Non si tratta, infatti, di stabilire design o specifiche dell’elettronica, ma di un ambiente universale da utilizzare per le chiavi digitali.

Il protocollo

Il protocollo Aliro, per esempio, supporterà tre modalità di comunicazione tra serratura e dispositivo di sblocco. Una è basata sul protocollo Nfc (Near Field Communication) utilizzato comunemente per le operazioni contactless con smartphone o carte di credito.
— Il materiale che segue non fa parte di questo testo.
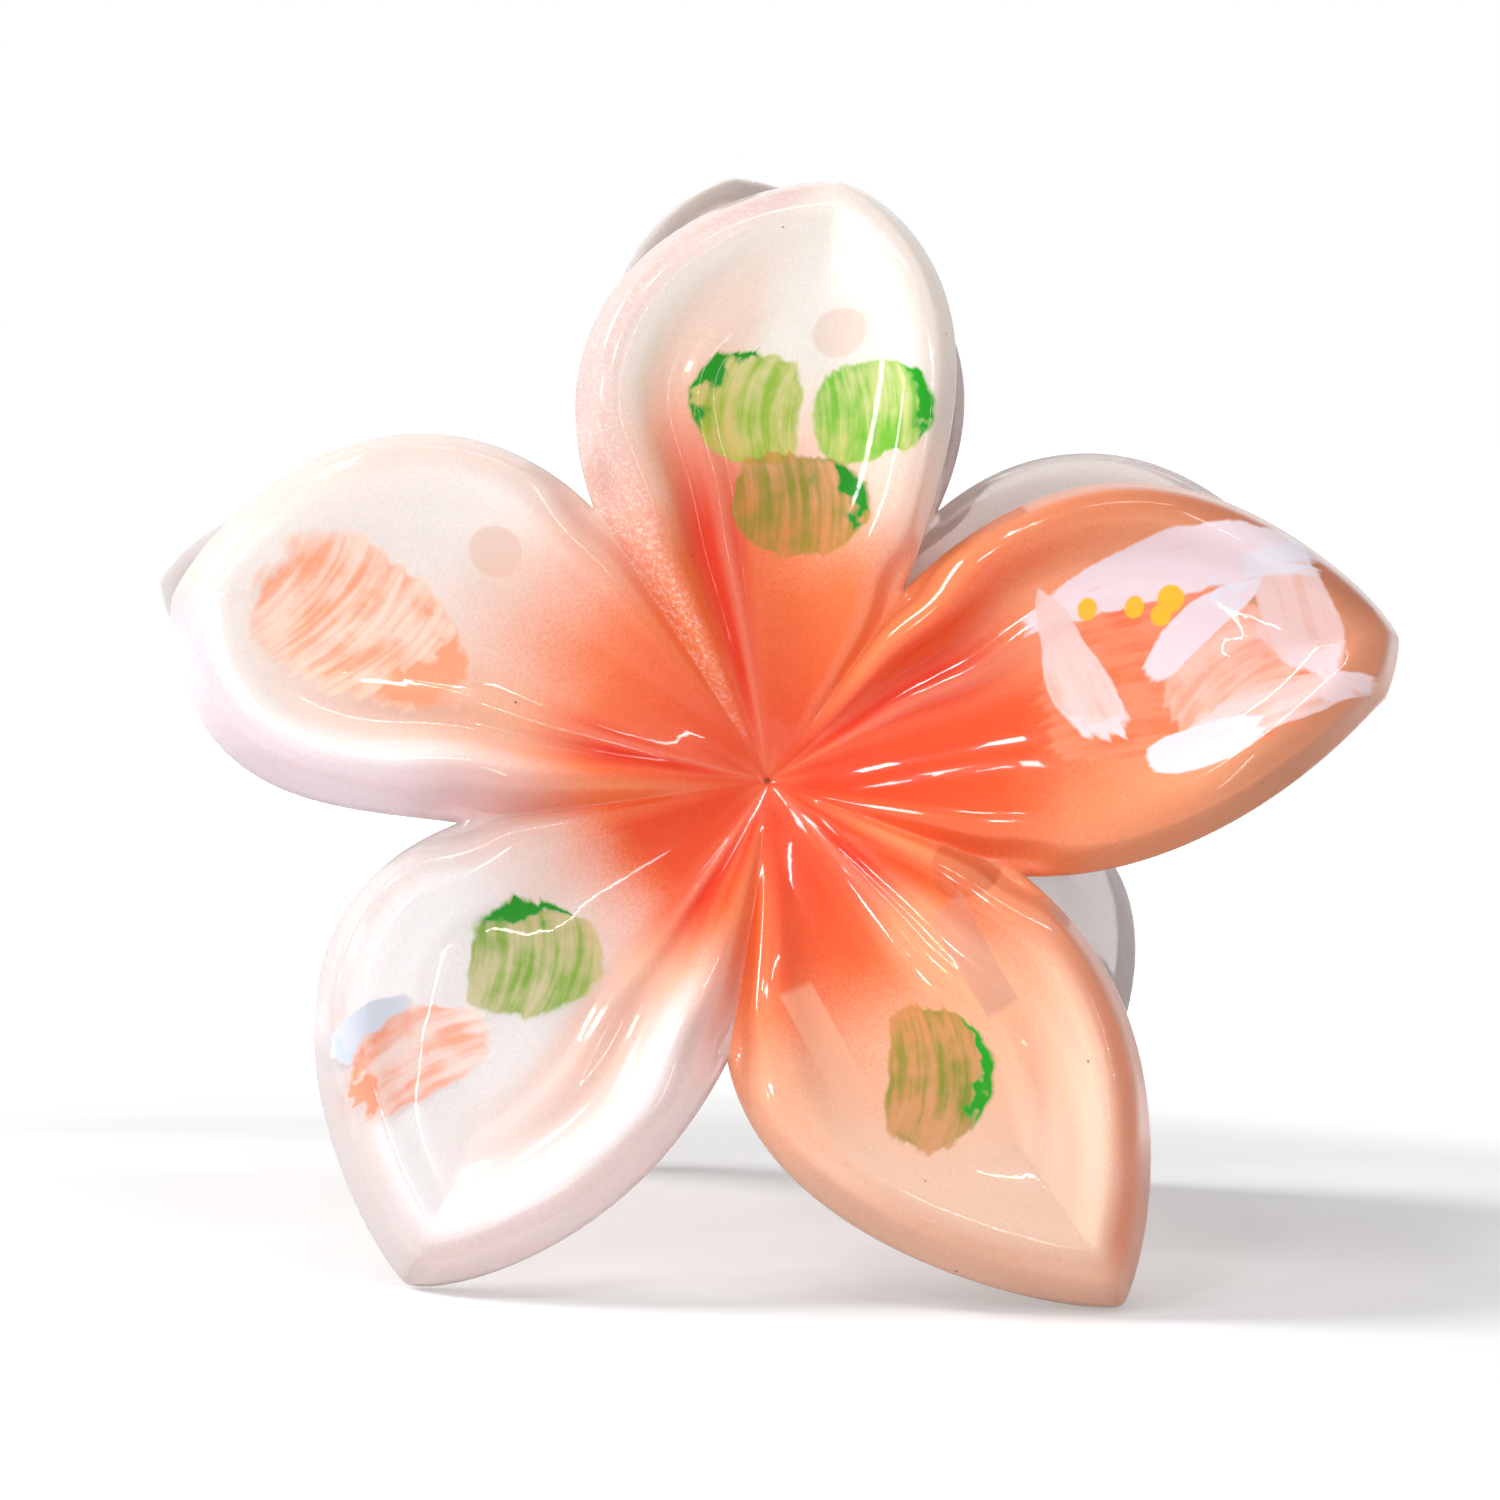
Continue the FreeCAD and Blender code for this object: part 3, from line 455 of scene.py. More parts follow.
# petal 0 top, 1 left, 2 lower left, 3 lower right, 4 right; then brushInputs, in mm from the hub and radians;
# then the colours of the ground between the bristles, of the bristle lines and of the thick paint
leaf = ("#C6C25A", "#8CB01C", "#129208")
dabs = [
    (0, (21.8, 1.1, 3.4, 3.6, 0.12, 0.07, 0.0, 0.48, 2.6, 1.1, 1.3), leaf),
    (0, (21.8, -7.2, 3.2, 3.8, -0.1, -0.06, 0.0, 0.46, 2.6, -1.4, 2.6), ("#B8C84C", "#68B414", "#14A008")),
    (0, (16.2, -2.5, 2.9, 4.5, 0.0, -0.05, 0.0, 0.5, 2.5, -1.1, 3.1), ("#C8843C", "#86841A", "#12880C")),
    (1, (25.0, 2.0, 4.4, 7.3, -1.2, 0.05, 0.0, 0.5, 2.2, 1.8, 5.2), ("#F9D4BE", "#F5A37E", "#F4A27C")),
    (2, (18.9, -2.5, 4.0, 3.9, -0.6, 0.05, 0.0, 0.48, 2.3, 3.1, 6.7), ("#BCAC54", "#78A01C", "#16900C")),
    (2, (28.7, -7.5, 2.9, 1.5, 0.44, 0.03, 0.0, 0.3, 2.4, 0.0, 7.9), ("#DEDDE6", "#D2D7E4", "#CBD3E4")),
    (2, (28.3, -4.5, 5.0, 2.7, 0.53, -0.02, 0.0, 0.52, 2.2, 0.0, 8.8), ("#F8D6C9", "#F4A88A", "#F3A080")),
    (3, (24.7, -0.3, 4.8, 3.4, 0.56, 0.05, 0.0, 0.48, 2.4, 1.8, 9.4), ("#C27E38", "#7A8418", "#1A9812")),
]
coral = ("#F58E6C", "#F4744A", "#F26A42")
blush = ("#F5AE96", "#F6C2B2", "#F5C6BC")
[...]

Ma Aliro potrà funzionare anche tramite il sistema Le (Bluetooth Low-Energy) o Uwb (Ultra-Wideband): un modo flessibile per coniugare funzionalità e sicurezza. Non solo: offrirà anche una delle funzioni più comuni per questo tipo di serrature, la possibilità per l’utente di fornire a terzi l’accesso.

Con questa funzione l’utente può semplicemente usare il proprio smartphone o uno smart watch per sbloccare una porta, anche a distanza: una funzione già proposta, ma poco usata.

Per questo lo standard si propone di semplificare l’utilizzo delle chiusure digitali. Una ricerca di Parks Associates ha indicato che mentre solo il 34% dei consumatori dotati di serrature intelligenti ha la capacità di chiudere o sbloccare utilizzando un’app su un telefono o uno smartwatch.

Eppure tali caratteristiche sono desiderate rispettivamente dall’89% degli intervistati. Il nuovo standard dovrebbe rendere tutto questa funzione alla portata di tutti.